I'm learning about async/await patterns in C#. Currently I'm trying to solve a problem like this:

  • There is a producer (a hardware device) that generates 1000 packets per second. I need to log this data to a file.

  • The device only has a ReadAsync() method to report a single packet at a time.

  • I need to buffer the packets and write them in the order they are generated to the file, only once a second.

  • Write operation should fail if the write process is not finished in time when the next batch of packets is ready to be written.

So far I have written something like below. It works but I am not sure if this is the best way to solve the problem. Any comments or suggestion? What is the best practice to approach this kind of Producer/Consumer problem where the consumer needs to aggregate the data received from the producer?

static async Task TestLogger(Device device, int seconds)
{
    const int bufLength = 1000;
    bool firstIteration = true;
    Task writerTask = null;

    using (var writer = new StreamWriter("test.log")))
    {
        do
        {
            var buffer = new byte[bufLength][];

            for (int i = 0; i < bufLength; i++)
            {
                buffer[i] = await device.ReadAsync();
            }

            if (!firstIteration)
            {
                if (!writerTask.IsCompleted)
                    throw new Exception("Write Time Out!");
            }

            writerTask = Task.Run(() =>
                {
                    foreach (var b in buffer)
                        writer.WriteLine(ToHexString(b));
                });

            firstIteration = false;
        } while (--seconds > 0);
    }
}

Solution

  • You could use the following idea, provided the criteria for flush is the number of packets (up to 1000). I did not test it. It makes use of Stephen Cleary's AsyncProducerConsumerQueue<T> featured in this question.

    AsyncProducerConsumerQueue<byte[]> _queue;
    Stream _stream;
    
    // producer
    async Task ReceiveAsync(CancellationToken token)
    {
        while (true)
        {
           var list = new List<byte>();
           while (true)
           {
               token.ThrowIfCancellationRequested(token);
               var packet = await _device.ReadAsync(token);
               list.Add(packet);
               if (list.Count == 1000)
                   break;
           }
           // push next batch
           await _queue.EnqueueAsync(list.ToArray(), token);
        }
    }
    
    // consumer
    async Task LogAsync(CancellationToken token)
    {
        Task previousFlush = Task.FromResult(0); 
        CancellationTokenSource cts = null;
        while (true)
        {
           token.ThrowIfCancellationRequested(token);
           // get next batch
           var nextBatch = await _queue.DequeueAsync(token);
           if (!previousFlush.IsCompleted)
           {
               cts.Cancel(); // cancel the previous flush if not ready
               throw new Exception("failed to flush on time.");
           }
           await previousFlush; // it's completed, observe for any errors
           // start flushing
           cts = CancellationTokenSource.CreateLinkedTokenSource(token);
           previousFlush = _stream.WriteAsync(nextBatch, 0, nextBatch.Count, cts.Token);
        }
    }
    

    If you don't want to fail the logger but rather prefer to cancel the flush and proceed to the next batch, you can do so with a minimal change to this code.
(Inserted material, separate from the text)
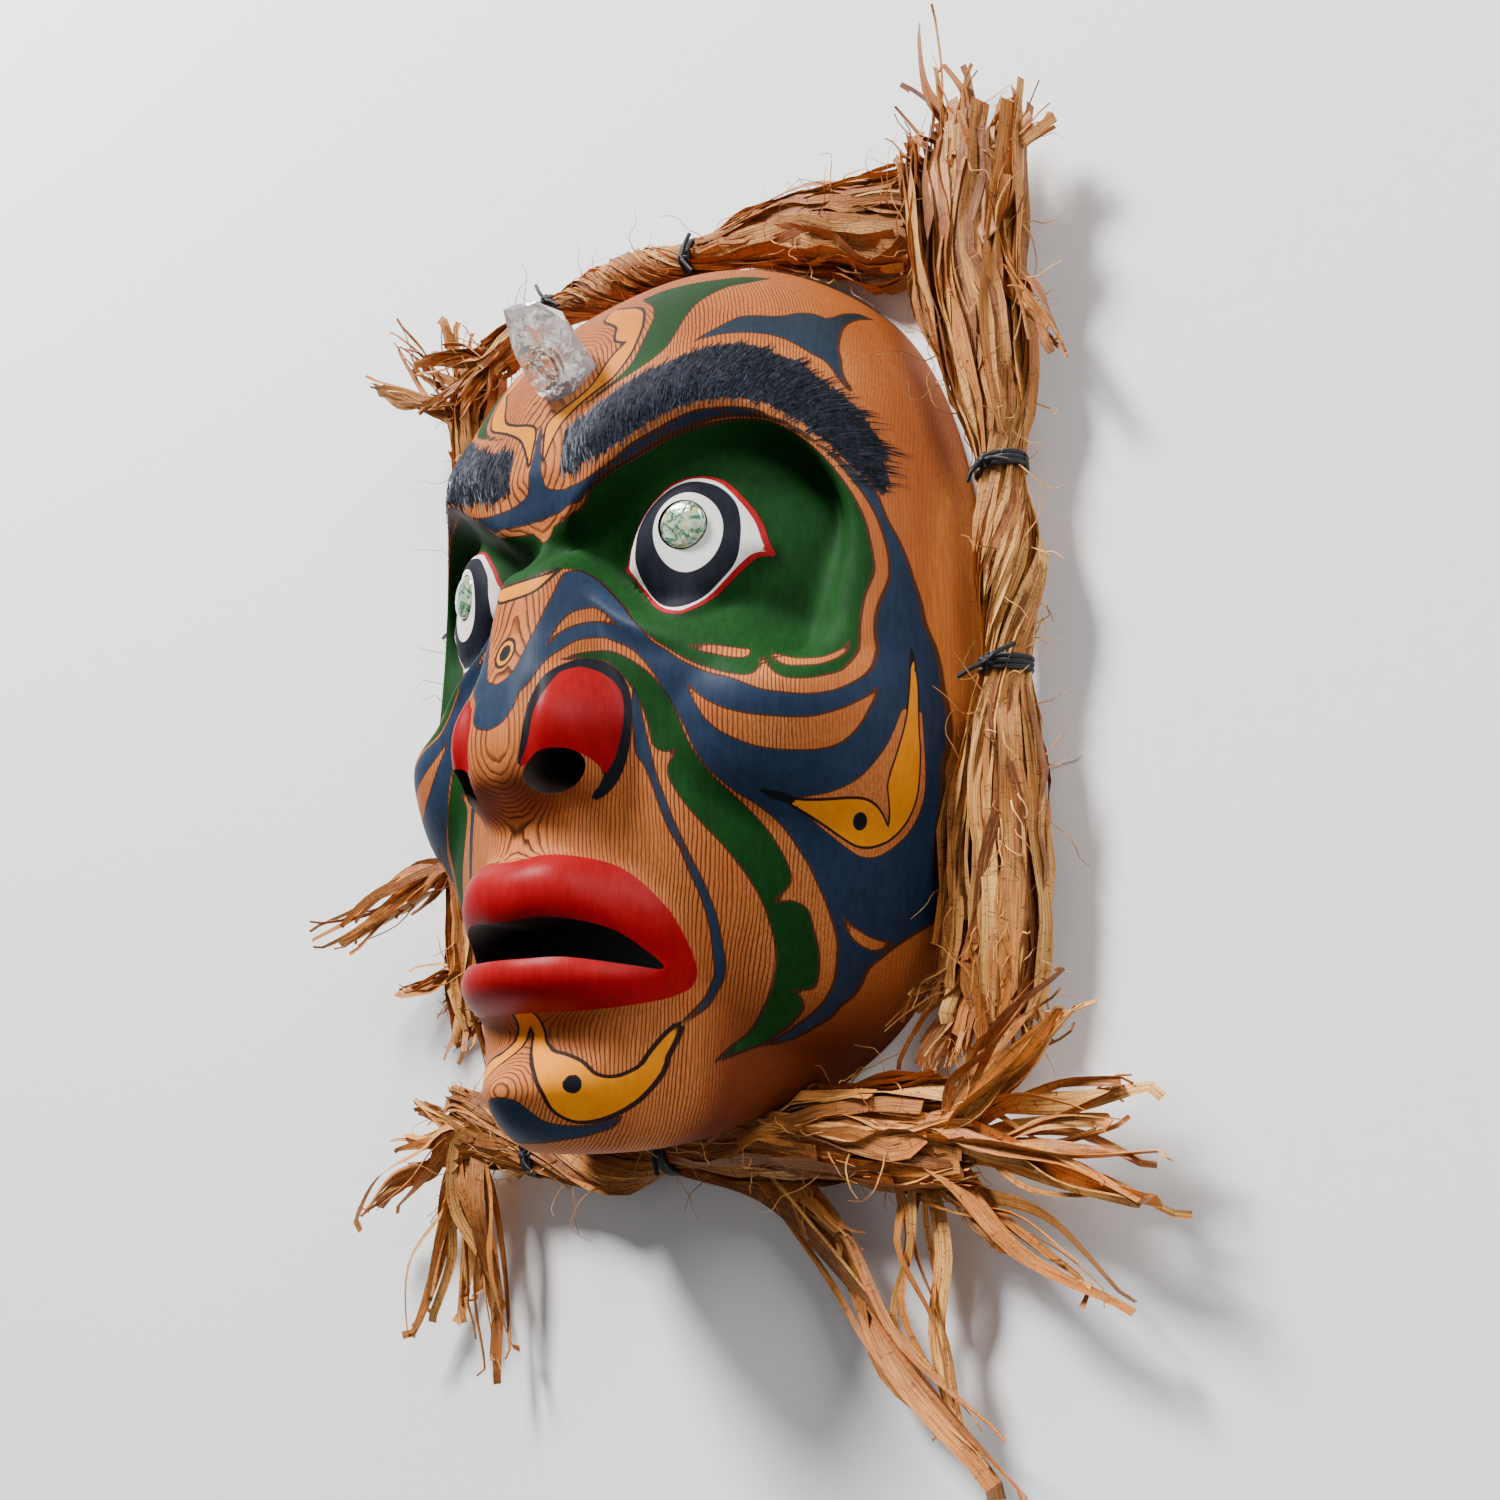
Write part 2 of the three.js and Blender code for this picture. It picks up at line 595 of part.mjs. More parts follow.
const box = new THREE.Box3().setFromObject(group);
const middle = box.getCenter(new THREE.Vector3());
for (const mesh of group.children) mesh.geometry.translate(-middle.x, -middle.y, -box.min.z);

export default group;
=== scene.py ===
import math

import bpy
import numpy as np
from mathutils import Matrix, Vector
from mathutils.bvhtree import BVHTree


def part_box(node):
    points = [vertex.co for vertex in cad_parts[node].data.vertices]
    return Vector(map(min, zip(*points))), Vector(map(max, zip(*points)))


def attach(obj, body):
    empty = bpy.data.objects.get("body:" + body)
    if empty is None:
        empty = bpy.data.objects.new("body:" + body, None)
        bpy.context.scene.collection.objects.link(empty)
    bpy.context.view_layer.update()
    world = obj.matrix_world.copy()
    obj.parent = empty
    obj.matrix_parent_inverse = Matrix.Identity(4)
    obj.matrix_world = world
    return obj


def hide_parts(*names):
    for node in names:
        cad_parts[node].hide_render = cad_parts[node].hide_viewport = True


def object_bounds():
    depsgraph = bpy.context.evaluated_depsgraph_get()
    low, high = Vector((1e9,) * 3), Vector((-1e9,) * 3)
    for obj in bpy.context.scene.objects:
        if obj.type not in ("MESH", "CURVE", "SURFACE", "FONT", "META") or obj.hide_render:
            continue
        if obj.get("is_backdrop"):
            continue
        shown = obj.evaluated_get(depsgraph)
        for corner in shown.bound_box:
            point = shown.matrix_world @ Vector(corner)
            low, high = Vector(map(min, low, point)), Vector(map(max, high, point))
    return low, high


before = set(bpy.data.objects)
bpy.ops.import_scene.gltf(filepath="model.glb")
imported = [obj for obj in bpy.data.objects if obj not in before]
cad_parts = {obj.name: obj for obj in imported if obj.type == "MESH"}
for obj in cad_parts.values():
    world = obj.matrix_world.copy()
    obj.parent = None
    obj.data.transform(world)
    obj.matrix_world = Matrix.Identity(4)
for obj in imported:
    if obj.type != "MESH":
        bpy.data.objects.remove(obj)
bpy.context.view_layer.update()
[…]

    In response to @l3arnon comment:

    1. A packet is not a byte, it's byte[]. 2. You haven't used the OP's ToHexString. 3. AsyncProducerConsumerQueue is much less robust and tested than .Net's TPL Dataflow. 4. You await previousFlush for errors just after you throw an exception which makes that line redundant. etc. In short: I think the possible added value doesn't justify this very complicated solution.
    1. "A packet is not a byte, it's byte[]" - A packet is a byte, this is obvious from the OP's code: buffer[i] = await device.ReadAsync(). Then, a batch of packets is byte[].
    2. "You haven't used the OP's ToHexString." - The goal was to show how to use Stream.WriteAsync which natively accepts a cancellation token, instead of WriteLineAsync which doesn't allow cancellation. It's trivial to use ToHexString with Stream.WriteAsync and still take advantage of cancellation support:

      var hexBytes = Encoding.ASCII.GetBytes(ToHexString(nextBatch) + 
          Environment.NewLine);
      _stream.WriteAsync(hexBytes, 0, hexBytes.Length, token);
      
    3. "AsyncProducerConsumerQueue is much less robust and tested than .Net's TPL Dataflow" - I don't think this is a determined fact. However, if the OP is concerned about it, he can use regular BlockingCollection, which doesn't block the producer thread. It's OK to block the consumer thread while waiting for the next batch, because writing is done in parallel. As opposed to this, your TPL Dataflow version carries one redundant CPU and lock intensive operation: moving data from producer pipeline to writer pipleline with logAction.Post(packet), byte by byte. My code doesn't do that.

    4. "You await previousFlush for errors just after you throw an exception which makes that line redundant." - This line is not redundant. Perhaps, you're missing this point: previousFlush.IsCompleted can be true when previousFlush.IsFaulted or previousFlush.IsCancelled is also true. So, await previousFlush is relevant there to observe any errors on the completed tasks (e.g., a write failure), which otherwise will be lost.